Devedor não deve estar sujeito a prisão civil

TJMT

Em que pese haver o descumprimento de suas obrigações, não é cabível determinar a prisão civil de um devedor em razão do não pagamento dos valores contratuais ou caso ele resista em devolver o bem objeto de alienação fiduciária, conforme estabelece o pacto internacional de São José da Costa Rica, firmado em 1988. Seguindo esse entendimento, a Segunda Câmara Cível do Tribunal de Justiça de Mato Grosso negou acolhimento à Apelação nº 49764/2009, interposta por uma empresa de crédito e financiamento como tentativa de garantir o recebimento do valor relativo ao financiamento de um veículo cujas parcelas estavam atrasadas. Por meio do recurso, a financiadora pleiteou a busca e apreensão do bem ou a prisão civil do devedor, com base no Decreto-Lei nº 911/1969.

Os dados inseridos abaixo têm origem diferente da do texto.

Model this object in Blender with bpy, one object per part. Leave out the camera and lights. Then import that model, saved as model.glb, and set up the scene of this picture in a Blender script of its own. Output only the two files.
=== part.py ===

De acordo com esse dispositivo, quando a ação de busca e apreensão é convertida em depósito, se o bem não for encontrado, há a possibilidade da prisão do devedor-fiduciante. No entendimento do relator, desembargador Antônio Bitar Filho, essa regra não se aplica ao caso, uma vez que a finalidade do depósito é a guarda da coisa para restituição, o que não ocorre no contrato de alienação fiduciária, pois possui outra característica, qual seja, a de garantir a quitação do débito. Assim, o alienante ou o devedor torna-se possuidor direto e depositário com as responsabilidades e encargos previstos nas leis civil e penal.

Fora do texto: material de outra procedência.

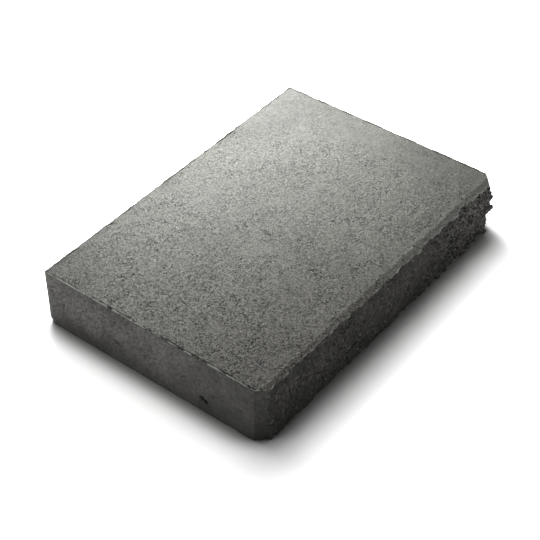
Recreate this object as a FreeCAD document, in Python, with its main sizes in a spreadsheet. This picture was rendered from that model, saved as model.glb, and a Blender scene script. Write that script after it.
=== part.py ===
"""Wall coping stone: one slab of cast concrete with one long face split rough.

Row frame, in millimetres: the origin is the centre of the bounding box on the
underside, +X runs along the length, +Y points away from the split face to the
smooth back, and +Z is up.

The slab is moulded together with a twin. A shallow V groove across the top and
a V notch down each end mark where the pair is split. The cast blank reaches a
little past the split line, and the fracture surface parts it.
"""
import FreeCAD
import Part
import Sketcher
import math
import os

# Driving sizes: alias, value in millimetres, meaning.
SIZES = [
    ("length", 350.0, "overall length along X"),
    ("width", 240.0, "split line to smooth back, along Y"),
    ("thickness", 60.0, "overall height"),
    ("notch", 10.0, "depth of the V notch down each end"),
    ("groove_half", 8.5, "half width of the V groove across the top"),
    ("groove_drop", 3.6, "depth of the V groove at its root"),
    ("groove_lead", 2.0, "distance of the groove's root in front of the split line"),
    ("allowance", 16.0, "cast material past the split line"),
    ("corner_left", 2.0, "radius of the back corner at -X"),
    ("corner_right", 3.5, "radius of the back corner at +X"),
    ("proud", 4.5, "farthest the fracture stands in front of the split line"),
    ("lean_run", 150.0, "length at the -X end over which the fracture leans back"),
    ("swell_long", 170.0, "wavelength of the slow swell along the fracture"),
    ("swell_mid", 67.0, "wavelength of the middle waves along the fracture"),
    ("swell_short", 31.0, "wavelength of the short waves along the fracture"),
    ("swell_up", 41.0, "wavelength of the waves up the fracture"),
    ("knuckle_inset", 20.0, "full height of the fracture's knuckle, from the +X end"),
    ("knuckle_run", 45.0, "length over which the knuckle fades into the face"),
    ("knuckle_height", 37.0, "middle of the knuckle above the underside"),
    ("knuckle_half", 15.0, "half height of the knuckle"),
    ("toe_inset", 88.0, "small toe at the fracture's foot, from the +X end"),
]

# Spacing of the points that the fracture surface passes through, and how far
# the surface runs past the slab on every side.
GRID_STEP = 6.0
OVERRUN = 12.0


def make_sheet(doc):
    """Spreadsheet with one named size a row."""
    sheet = doc.addObject("Spreadsheet::Sheet", "sizes")
    for row, (alias, value, note) in enumerate(SIZES, start=1):
        sheet.set("A%d" % row, alias)
        sheet.set("B%d" % row, str(value))
        sheet.set("C%d" % row, note)
        sheet.setAlias("B%d" % row, alias)
    doc.recompute()
    return sheet


def origin_plane(body, role):
    """One of the body's own origin planes, found by its role."""
    for feature in body.Origin.OriginFeatures:
        if feature.Role == role:
            return feature
    raise RuntimeError("the body has no " + role)


def plane_sketch(body, label, role):
    """Empty sketch flat on one of the body's origin planes."""
    sketch = body.newObject("Sketcher::SketchObject", label)
    sketch.AttachmentSupport = [(origin_plane(body, role), "")]
    sketch.MapMode = "FlatFace"
    return sketch


def draw_outline(sketch, corners):
    """Closed chain of lines through named corners.

    Each corner is (name, x, x formula, y, y formula). Both distances from the
    sketch's own origin are bound to the sheet by their formulas.
    """
    count = len(corners)
    for index, corner in enumerate(corners):
        following = corners[(index + 1) % count]
        start = FreeCAD.Vector(corner[1], corner[3], 0)
        end = FreeCAD.Vector(following[1], following[3], 0)
        sketch.addGeometry(Part.LineSegment(start, end), False)
    for index in range(count):
        joint = Sketcher.Constraint("Coincident", index, 2, (index + 1) % count, 1)
        sketch.addConstraint(joint)
    for index, (name, x, x_formula, y, y_formula) in enumerate(corners):
        bind_distance(sketch, index, "DistanceX", name + "_x", x, x_formula)
        bind_distance(sketch, index, "DistanceY", name + "_y", y, y_formula)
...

Conforme os autos, a empresa ajuizou ação de busca e apreensão em desfavor do apelado, que obteve crédito de R$ 10 mil para adquirir um veículo usado, proveniente de cédula de crédito bancário a ser paga em 36 prestações, sendo a primeira vencida em 12/5/2006 e a última a vencer no dia 12/4/2009. O comprador deixou de pagar as prestações a partir de julho de 2007 e transferiu à financiadora, em alienação fiduciária, o referido veículo. No entanto, o mesmo não foi encontrado pelo oficial de justiça ao tentar cumprir a medida. Diante disso, a empresa solicitou judicialmente a conversão da ordem de busca e apreensão para uma ação de depósito, de forma a exigir que o devedor quitasse financeiramente o valor restante diante da impossibilidade de apreender o carro. O pleito foi atendido. Por outro lado, o relator ressaltou que o contrato de alienação fiduciária em garantia não pode ser comparado com o contrato de depósito a que se refere o Código Civil (artigo 627 e seguintes) porque, neste, uma pessoa recebe um bem alheio com a obrigação de guardá-lo e restituí-lo quando exigido e, naquele, o bem se transforma em mera garantia do contrato.

Quanto ao pedido de prisão, o desembargador detalhou que a nova ordem constitucional implantada em 1988, por ocasião do Pacto de São José da Costa Rica, reforçada pelo entendimento mais recente da jurisprudência majoritária, conclui que ninguém poderá ser preso apenas por descumprir uma obrigação contratual. “É certo que as obrigações sejam cumpridas e existam meios eficazes para sancionar o inadimplente, mas não serve ao interesse público nem se conforma com a Constituição Federal ficar a liberdade das pessoas dependentes do pagamento de empréstimos bancários”, completou o relator. Acompanharam o seu posicionamento a desembargadora Maria Helena Gargaglione Póvoas (vogal) e a juíza substituta de Segundo Grau Marilsen Andrade Addario (revisora convocada).